Locate the line that contains "build_ribs()" and the line that contains "bpy.context.view_layer.update()". Copy both of them exactly, together with every line between them, and no others.

** Begin **

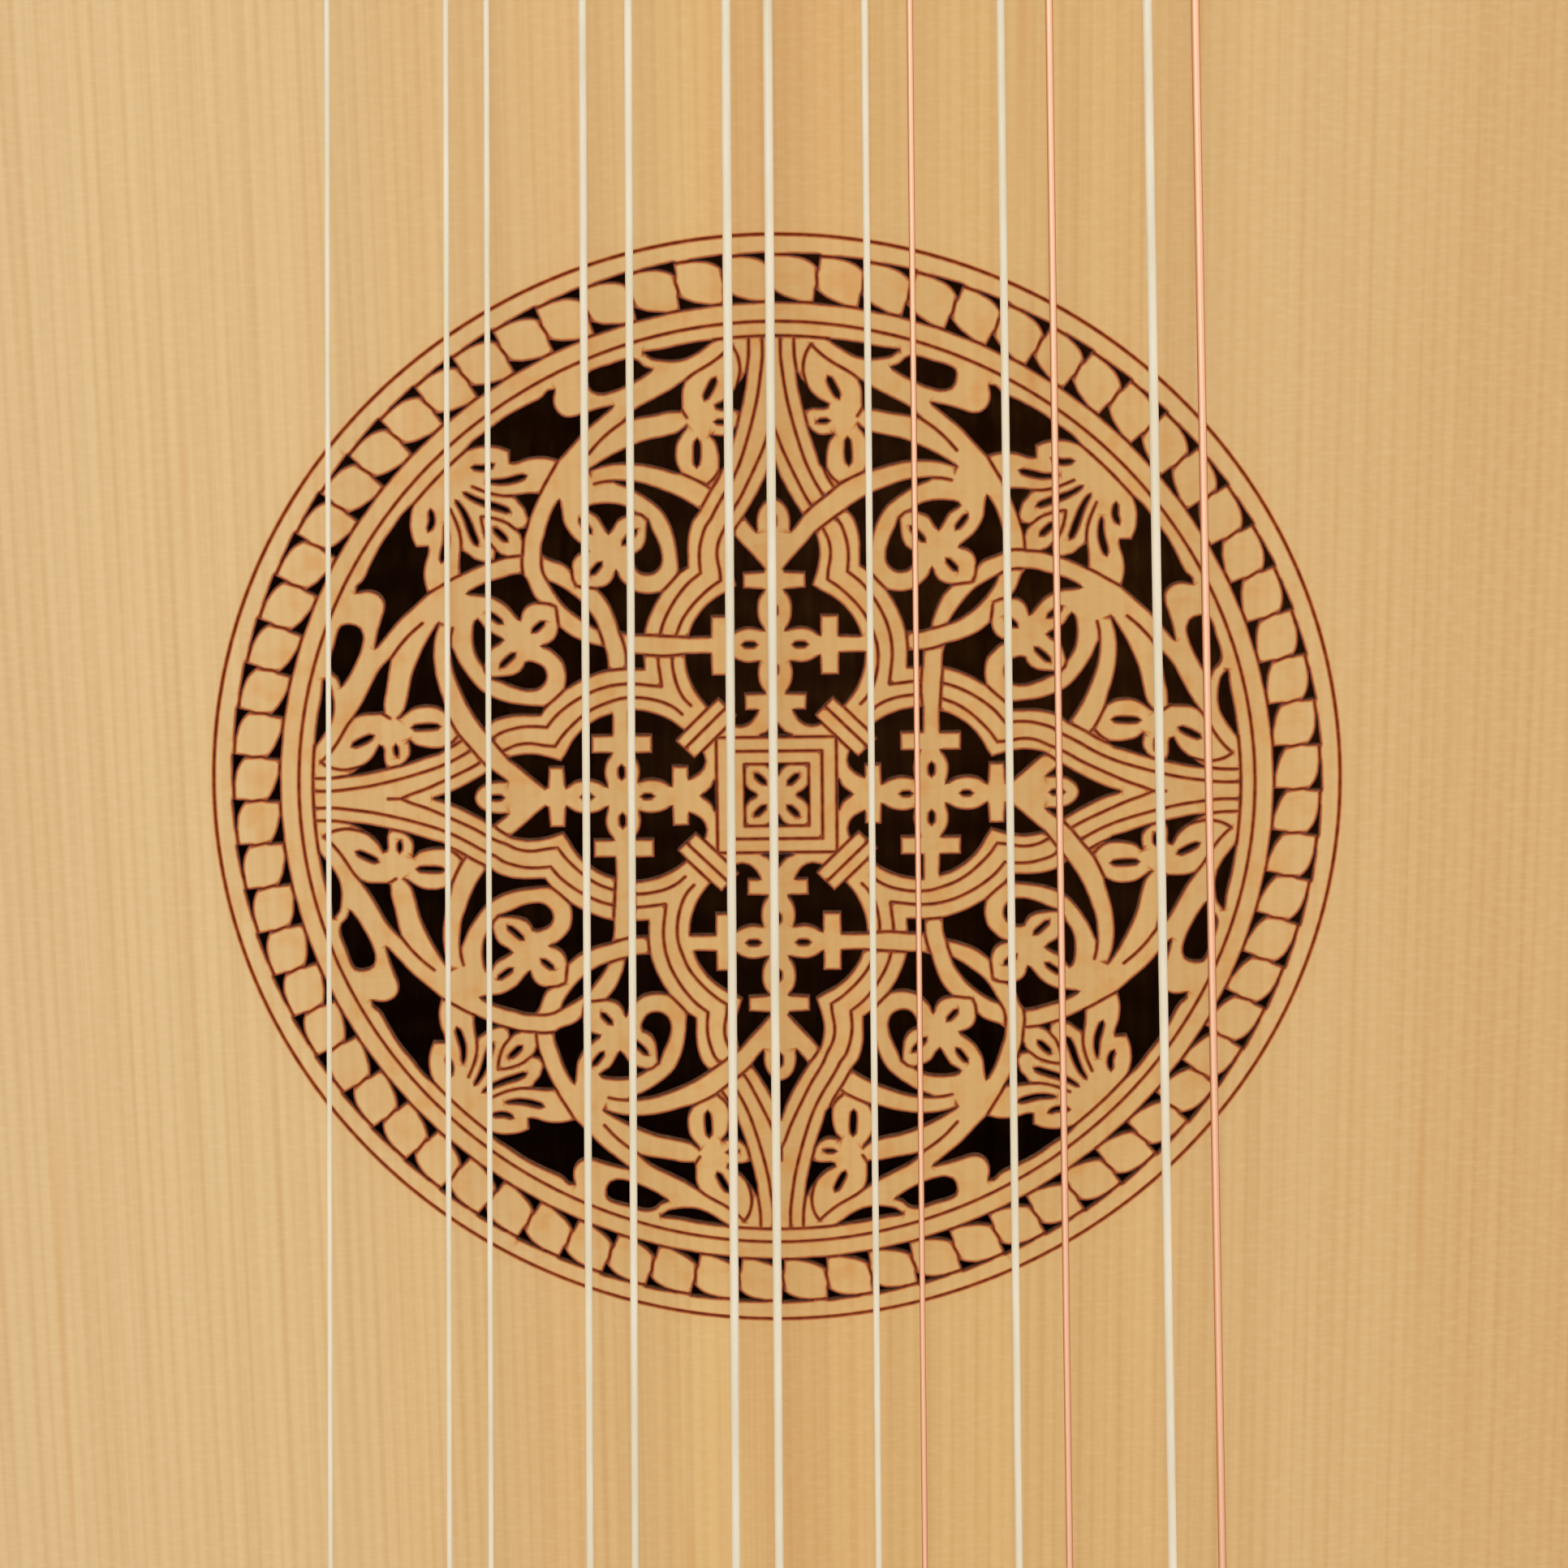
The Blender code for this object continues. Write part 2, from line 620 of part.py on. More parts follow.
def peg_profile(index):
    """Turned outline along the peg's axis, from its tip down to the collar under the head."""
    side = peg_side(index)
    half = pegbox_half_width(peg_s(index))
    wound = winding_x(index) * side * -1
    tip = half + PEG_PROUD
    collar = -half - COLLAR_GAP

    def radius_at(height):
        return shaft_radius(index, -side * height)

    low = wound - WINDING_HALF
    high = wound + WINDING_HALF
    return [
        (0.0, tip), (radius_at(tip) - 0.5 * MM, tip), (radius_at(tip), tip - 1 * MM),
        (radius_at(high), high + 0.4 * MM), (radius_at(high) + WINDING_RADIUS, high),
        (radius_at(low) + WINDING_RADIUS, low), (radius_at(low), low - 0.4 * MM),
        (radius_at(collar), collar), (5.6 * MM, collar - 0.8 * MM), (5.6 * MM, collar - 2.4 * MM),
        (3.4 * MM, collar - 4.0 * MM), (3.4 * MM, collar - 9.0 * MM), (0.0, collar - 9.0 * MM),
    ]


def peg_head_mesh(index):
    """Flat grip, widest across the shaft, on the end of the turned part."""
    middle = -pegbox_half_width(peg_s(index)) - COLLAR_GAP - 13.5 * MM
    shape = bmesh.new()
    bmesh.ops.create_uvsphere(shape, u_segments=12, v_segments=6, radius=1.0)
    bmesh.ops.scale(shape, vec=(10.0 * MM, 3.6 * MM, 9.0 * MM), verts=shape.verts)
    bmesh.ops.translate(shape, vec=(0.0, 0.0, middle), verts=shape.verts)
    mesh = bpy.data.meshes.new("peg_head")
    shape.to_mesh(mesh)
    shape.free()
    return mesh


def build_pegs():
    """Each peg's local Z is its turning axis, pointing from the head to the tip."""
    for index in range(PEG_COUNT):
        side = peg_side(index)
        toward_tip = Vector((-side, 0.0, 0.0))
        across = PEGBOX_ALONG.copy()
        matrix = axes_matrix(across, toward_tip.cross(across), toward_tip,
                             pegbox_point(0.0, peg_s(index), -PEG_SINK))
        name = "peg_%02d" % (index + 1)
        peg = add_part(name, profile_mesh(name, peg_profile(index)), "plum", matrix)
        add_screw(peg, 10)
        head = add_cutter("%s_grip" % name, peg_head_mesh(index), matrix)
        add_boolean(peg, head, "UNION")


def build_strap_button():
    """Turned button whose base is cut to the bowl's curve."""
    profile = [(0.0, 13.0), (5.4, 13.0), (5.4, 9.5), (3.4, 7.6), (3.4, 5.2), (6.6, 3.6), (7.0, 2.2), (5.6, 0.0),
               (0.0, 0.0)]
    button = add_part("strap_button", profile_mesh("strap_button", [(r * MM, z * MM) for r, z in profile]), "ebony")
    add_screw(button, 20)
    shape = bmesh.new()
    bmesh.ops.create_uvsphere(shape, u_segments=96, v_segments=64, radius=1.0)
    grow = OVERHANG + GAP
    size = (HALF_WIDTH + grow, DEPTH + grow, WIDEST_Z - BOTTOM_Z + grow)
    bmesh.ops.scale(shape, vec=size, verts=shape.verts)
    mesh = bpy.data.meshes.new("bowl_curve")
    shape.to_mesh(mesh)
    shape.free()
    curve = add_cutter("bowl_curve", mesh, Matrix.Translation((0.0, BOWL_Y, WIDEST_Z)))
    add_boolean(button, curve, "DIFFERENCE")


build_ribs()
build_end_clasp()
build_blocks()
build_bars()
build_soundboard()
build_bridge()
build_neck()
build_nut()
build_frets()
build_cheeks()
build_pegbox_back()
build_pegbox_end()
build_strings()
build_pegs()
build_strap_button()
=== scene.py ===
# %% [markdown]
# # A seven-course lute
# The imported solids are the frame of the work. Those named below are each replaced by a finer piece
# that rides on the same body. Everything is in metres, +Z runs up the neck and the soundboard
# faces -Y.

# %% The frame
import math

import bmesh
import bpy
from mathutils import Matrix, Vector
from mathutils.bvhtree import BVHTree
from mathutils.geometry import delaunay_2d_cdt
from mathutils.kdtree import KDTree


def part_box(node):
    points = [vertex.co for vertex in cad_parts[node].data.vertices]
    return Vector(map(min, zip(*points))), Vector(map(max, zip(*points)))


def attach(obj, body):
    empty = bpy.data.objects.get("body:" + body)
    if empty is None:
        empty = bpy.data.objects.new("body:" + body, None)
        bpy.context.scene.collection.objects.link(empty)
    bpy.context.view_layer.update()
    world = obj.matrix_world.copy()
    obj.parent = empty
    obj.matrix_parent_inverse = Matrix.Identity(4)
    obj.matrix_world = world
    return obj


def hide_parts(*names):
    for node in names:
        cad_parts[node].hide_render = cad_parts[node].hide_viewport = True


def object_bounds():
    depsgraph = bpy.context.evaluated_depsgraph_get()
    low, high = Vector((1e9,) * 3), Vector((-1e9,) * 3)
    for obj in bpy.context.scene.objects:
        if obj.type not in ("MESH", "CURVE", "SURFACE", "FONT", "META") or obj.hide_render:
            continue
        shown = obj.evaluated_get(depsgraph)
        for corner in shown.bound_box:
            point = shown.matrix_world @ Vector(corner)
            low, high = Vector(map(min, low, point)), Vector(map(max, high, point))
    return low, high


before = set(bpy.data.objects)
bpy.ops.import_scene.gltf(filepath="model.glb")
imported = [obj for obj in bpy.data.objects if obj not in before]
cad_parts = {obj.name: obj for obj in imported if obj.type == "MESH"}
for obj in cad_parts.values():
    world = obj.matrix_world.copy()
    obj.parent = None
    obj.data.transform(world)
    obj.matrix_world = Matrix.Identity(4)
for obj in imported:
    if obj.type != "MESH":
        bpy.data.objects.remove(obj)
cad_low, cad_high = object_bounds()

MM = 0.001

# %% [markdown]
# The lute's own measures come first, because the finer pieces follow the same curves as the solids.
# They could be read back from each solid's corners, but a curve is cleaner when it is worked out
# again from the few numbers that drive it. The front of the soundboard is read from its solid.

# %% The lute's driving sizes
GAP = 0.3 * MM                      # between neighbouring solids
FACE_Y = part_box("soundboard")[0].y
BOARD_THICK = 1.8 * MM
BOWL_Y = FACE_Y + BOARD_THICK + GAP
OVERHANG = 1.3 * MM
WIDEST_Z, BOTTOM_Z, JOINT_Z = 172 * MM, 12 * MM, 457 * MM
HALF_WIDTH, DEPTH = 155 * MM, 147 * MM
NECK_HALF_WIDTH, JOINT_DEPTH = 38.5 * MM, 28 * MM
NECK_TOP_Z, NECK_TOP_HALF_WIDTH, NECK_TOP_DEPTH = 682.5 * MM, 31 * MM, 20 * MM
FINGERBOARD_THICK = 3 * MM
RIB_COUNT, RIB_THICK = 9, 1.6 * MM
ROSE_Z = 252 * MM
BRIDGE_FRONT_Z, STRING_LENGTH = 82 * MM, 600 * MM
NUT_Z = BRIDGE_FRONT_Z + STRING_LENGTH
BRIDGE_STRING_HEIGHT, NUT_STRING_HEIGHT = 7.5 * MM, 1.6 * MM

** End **

_The reply_.
build_ribs()
build_end_clasp()
build_blocks()
build_bars()
build_soundboard()
build_bridge()
build_neck()
build_nut()
build_frets()
build_cheeks()
build_pegbox_back()
build_pegbox_end()
build_strings()
build_pegs()
build_strap_button()
=== scene.py ===
# %% [markdown]
# # A seven-course lute
# The imported solids are the frame of the work. Those named below are each replaced by a finer piece
# that rides on the same body. Everything is in metres, +Z runs up the neck and the soundboard
# faces -Y.

# %% The frame
import math

import bmesh
import bpy
from mathutils import Matrix, Vector
from mathutils.bvhtree import BVHTree
from mathutils.geometry import delaunay_2d_cdt
from mathutils.kdtree import KDTree


def part_box(node):
    points = [vertex.co for vertex in cad_parts[node].data.vertices]
    return Vector(map(min, zip(*points))), Vector(map(max, zip(*points)))


def attach(obj, body):
    empty = bpy.data.objects.get("body:" + body)
    if empty is None:
        empty = bpy.data.objects.new("body:" + body, None)
        bpy.context.scene.collection.objects.link(empty)
    bpy.context.view_layer.update()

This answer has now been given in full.